More than two years into school closures, virtual learning, isolation, and fewer gatherings with family and friends, data collected on younger Canadians from the earlier months of the COVID-19 pandemic have provided some insight on its effects on their mental health.
May 7 marks the annual National Child and Youth Mental Health Day in Canada, a topic that is a priority for many children and parents.
Just over 40% of Canadian youth aged 15 to 24 reported having excellent or very good mental health in late March and early April 2020, compared with 62% in 2018—the largest drop of any age group.
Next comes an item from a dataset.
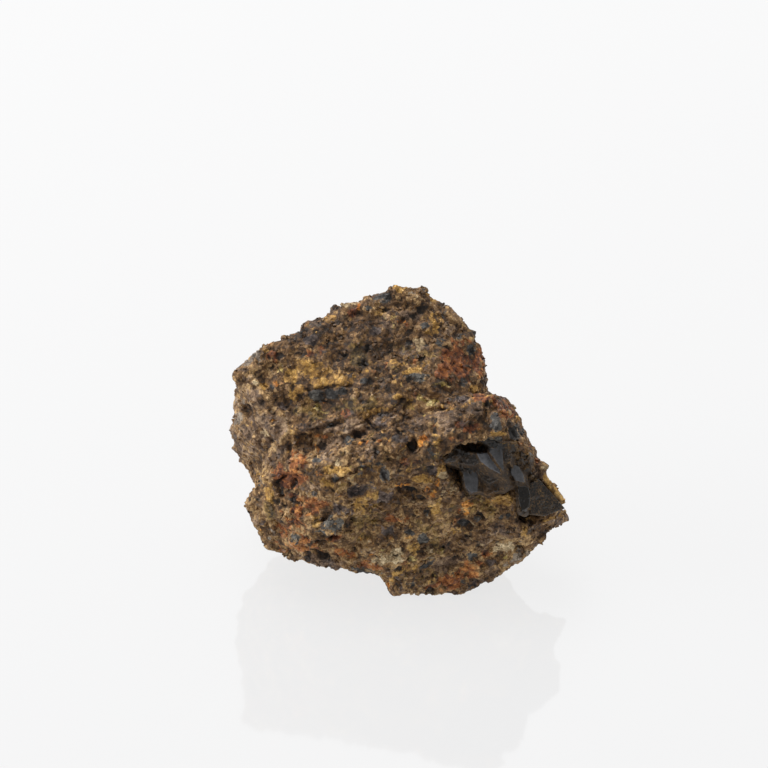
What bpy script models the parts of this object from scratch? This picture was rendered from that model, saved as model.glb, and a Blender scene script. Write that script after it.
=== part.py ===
"""Axinite geode specimen: a broken, iron-stained lump of rock with a hollow of dark axinite crystals.

Metres, +Z up. The stone rests on the plane Z = 0 and its hollow looks along -Y. The stone is one
piece. The crust of crystals in the hollow and the big crystal on the right corner are two more.
Everything is worked out in millimetres and turned to metres when the meshes are stored.
"""
import math

import bmesh
import bpy
from mathutils import Matrix, Vector, noise
from mathutils.bvhtree import BVHTree

MM = 0.001

# Driving dimensions, in millimetres: the gap between touching pieces, the thickness of the crust,
# and the sizes of the little faces in which the blocks and then the finer crystals are worked out
GAP = 0.3
CRUST = 1.2
BLOCK_VOXEL = 0.7
CRYSTAL_VOXEL = 0.33
FLOOR_SIZE = 100.0

# How many triangles the finished stone may have, and how much its edges are worn (0 to 1)
STONE_TRIANGLES = 8300
EDGE_WEAR = 0.4

# How far out an icosphere's points lie for its flat faces to be one unit from its middle
ICOSPHERE_REACH = 1.26

# The stone's skin in millimetres: how wide each kind of unevenness is, and how far it stands out.
# A grain's facet rises by FACET_SLOPE for each millimetre, up to FACET_LIMIT either way.
SWELL_SPAN, SWELL_HEIGHT = 11.0, 0.8
LUMP_SPAN, LUMP_HEIGHT = 5.0, 1.1
GRAIN_SPAN, GRAIN_HEIGHT = 2.4, 0.6
FACET_SLOPE, FACET_LIMIT = 0.9, 0.6

# Lumps and grains are Voronoi cells. A point lies this far from its cell's middle on average, as a
# share of the cell's span, and there the skin is neither raised nor sunk.
MEAN_REACH = 0.46
LUMP_SHIFT = Vector((3.1, 1.7, 9.2))

# The rock's layers rise to the right, as the step across its front does. Lumps are flatter
# across the layers than along them.
LAYER_NORMAL = Vector((-0.33, -0.25, 0.91)).normalized()
LAYER_SQUEEZE = 1.5

# The stone's blocks, each by its corners (right, back, up). The front is at -Y.
FRONT_BLOCK = [
    (-5.2, -6.4, 2.6), (5.6, -6.4, 0.4), (9.8, -6.4, 2.3), (13.4, -5.8, 3.9), (15.3, -5.2, 6.5),
    (17.0, -4.0, 9.4), (16.6, -4.6, 14.4), (14.8, -5.2, 18.8), (12.7, -7.2, 21.8), (10.1, -8.0, 24.8),
    (9.4, -6.0, 29.0), (8.8, -5.0, 30.3), (6.6, -3.6, 29.4), (1.8, -4.0, 28.0), (-3.3, -4.0, 26.8),
    (-10.3, -5.0, 24.2), (-17.3, -5.0, 20.8), (-21.0, -2.6, 15.2), (-22.4, -2.4, 9.2), (-19.8, -4.2, 6.2),
    (-15.6, -5.2, 4.6), (-10.0, -5.8, 3.4), (0.5, -8.8, 25.0), (-12.2, -8.2, 20.6), (-16.6, -7.4, 17.4),
    (-14.0, -8.2, 8.0), (10.0, 11.0, 6.0), (11.0, 9.0, 20.0), (-19.0, 11.0, 8.0), (-16.0, 8.0, 18.0),
]
FOOT_BLOCK = [
    (-4.2, -6.9, -0.8), (4.2, -6.8, -0.8), (-5.2, -6.6, 4.0), (9.4, -6.0, 4.0), (-9.0, 12.5, -0.8),
    (4.0, 11.5, -0.8), (-9.0, 2.0, -0.6), (8.0, 4.0, -0.6), (-14.0, 12.0, 8.0), (8.0, 11.0, 8.0),
]
BACK_BLOCK = [
    (-4.2, 9.5, 36.7), (0.6, 10.0, 35.9), (2.4, 10.3, 34.3), (3.8, 10.5, 32.3), (6.3, 9.0, 30.4),
    (7.6, 7.0, 27.0), (7.4, 3.0, 25.0), (-10.2, 8.6, 35.4), (-15.8, 7.4, 32.3), (-20.8, 5.2, 28.1),
    (-25.3, 3.4, 27.6), (-25.3, 6.0, 22.3), (-24.8, 8.6, 11.4), (-21.6, 5.0, 9.0), (-17.6, -3.6, 21.4),
    (-3.3, -2.4, 27.0), (1.8, -2.0, 27.6), (-1.0, 18.5, 30.5), (-14.0, 17.0, 27.0), (-22.0, 14.5, 21.5),
    (7.5, 16.0, 22.0), (-18.0, 18.0, 8.0), (5.0, 19.0, 7.0), (-8.0, 20.5, 15.0), (-12.0, 14.0, 2.0),
    (2.0, 14.0, 1.5),
]
LEFT_WEDGE = [
    (-23.9, -1.6, 10.6), (-22.0, -2.4, 15.8), (-23.4, -2.8, 7.6), (-21.0, -3.8, 4.8), (-16.6, -4.8, 3.4),
    (-14.0, -6.5, 6.0), (-14.0, -6.0, 16.0), (-17.0, 5.0, 9.0), (-17.0, 4.0, 14.0), (-15.0, 4.0, 5.0),
]
CORNER_RIM = [
    (18.6, -4.4, 13.2), (15.8, -5.0, 18.8), (12.6, -6.4, 19.6), (16.8, -4.6, 10.9), (12.0, -7.2, 10.4),
    (17.2, -2.4, 12.4), (14.8, -1.8, 18.6), (12.0, 1.0, 19.0), (12.0, 1.0, 11.0), (17.6, -2.4, 10.0),
]
RIGHT_FLANGE = [
    (18.9, -0.3, 7.6), (18.2, -2.0, 8.4), (18.0, -2.4, 10.4), (14.0, -3.8, 7.0), (13.0, -3.4, 12.0),
    (13.0, 3.6, 7.0), (13.0, 2.6, 12.4), (17.6, 0.0, 10.0),
]
BLOCKS = {
    "front block": FRONT_BLOCK,
    "foot block": FOOT_BLOCK,
    "back block": BACK_BLOCK,
    "left wedge": LEFT_WEDGE,
    "corner rim": CORNER_RIM,
    "right flange": RIGHT_FLANGE,
}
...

Furthermore, crowdsourced data from the early weeks of the pandemic suggest that over half (57%) of participants aged 15 to 17 reported their mental health as either somewhat worse or much worse than it was before physical distancing measures were implemented.
Statistics Canada’s 2019 report Portrait of Youth in Canada indicates that income continues to play a role in youth mental health. Youth living in the poorest households were less likely to report excellent or good mental health and likelier to report having seriously contemplated suicide.
We have also been tracking the effects of remote learning through our interactive tool School closures and COVID-19.
Data from 2019 suggest that children already reporting mental health challenges may be particularly vulnerable. Among children and youth aged 5 to 17, 17% reported poor or fair mental health, and 5% reported a diagnosed anxiety disorder.
Notably, more than half (52%) of youth aged 12 to 17 viewed their mental health differently than their parents did, and nearly two-thirds rated it less positively than their parents. The numbers suggest that parents may not always be aware of their child’s mental health struggles.
And as always, the stories behind the data are often very relatable for so many children and parents.
The December 7, 2021, episode of the Eh Sayers podcast featured conversations with a kindergarten teacher, a pediatrician and an occupational therapist, as well as kindergarten and high school students.
All the podcast guests shared how their lives have changed—students have had to face challenges and adapt, and teachers, doctors and other professionals have also had to adapt their support methods.
As we head into the summer months and have a chance to gather more, hope is also in the air for a continued return to a more normal routine of school and activities in the fall, with its added mental health benefits for children and youth.